One side street was converted to an ice-skating rink.

Dad and I ducked into the Wynkoop brewery, kitty-corner from the station, to have a beer. I didn't know that their Kurt's Mile-High Malt was Kurt Vonnegut Jr's Mile-High Malt so I got a black ale. Dad got up to go to the bathroom, and while I was sitting at the bar by myself, a man sat at the stool next to me. I got nervous that he would start talking to me or hitting on me, thinking that I was there by myself. And then Dad would come back and it'd be all awkward. And how disastrous!

The man ordered Wynkoop's sour beer while I sat irrationally petrified. Dad has a penchant for taking dog years in the restroom.

I ended up having to chug my beer, non-inspired by a great American author of prose, in order to catch our train. It wasn't until sometime later that I realized I had full-on ignored someone, another human being, sitting alone at a bar on Christmas Eve.
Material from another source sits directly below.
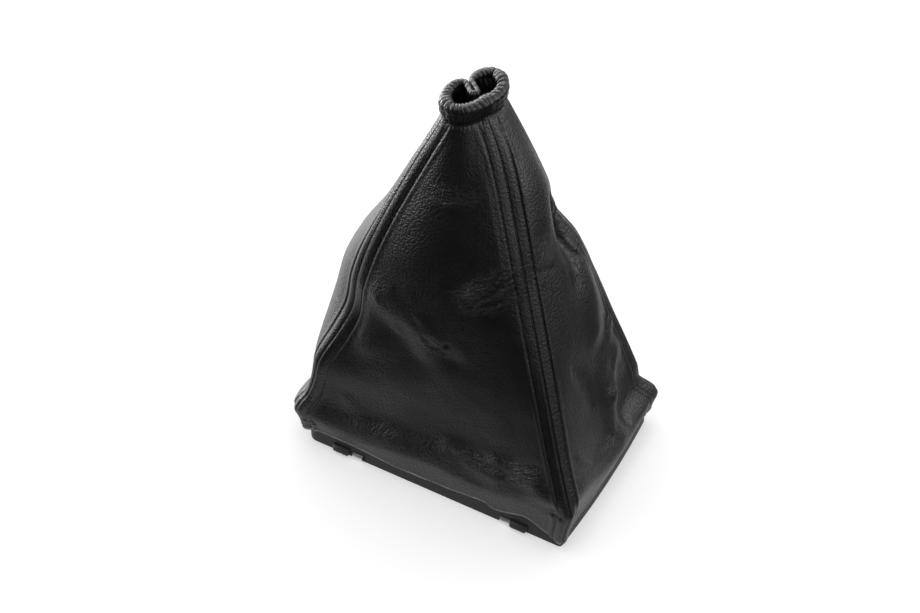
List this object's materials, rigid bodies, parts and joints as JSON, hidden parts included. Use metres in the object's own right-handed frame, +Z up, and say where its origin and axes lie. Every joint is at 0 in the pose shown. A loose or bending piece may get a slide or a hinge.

Cheers to missed opportunities!

2.05.2011

Welcome to Riverside West

There's a gentleman who lives alone above John and Christa; his name is Steve. He's a bit heavy, from what I've heard, and has an oxygen tank. This summer when Mitch and I would sit outside on the patio with our late neighbors, Eric and Emmy, (little oil lamps on stands and Emmy smoking and drinking wine) we'd hear Steve's alarm clock yammering away at eight p.m. and again at ten. Wake up, Steve!

Christa and John say they can hear when Steve is peeing. The sound comes down through the pipes in the walls.

Carrie and Julie picked Christa and me up one night for yoga class. Our apartments' living-room walls that face Riverside Ave are a set of windows and sliding glass doors. With the lights on, the rooms blaze apparent to viewers on the street.

Julie, bless her heart, was driving, and as we pulled away she said she had seen the upstairs neighbor hanging out in his panties.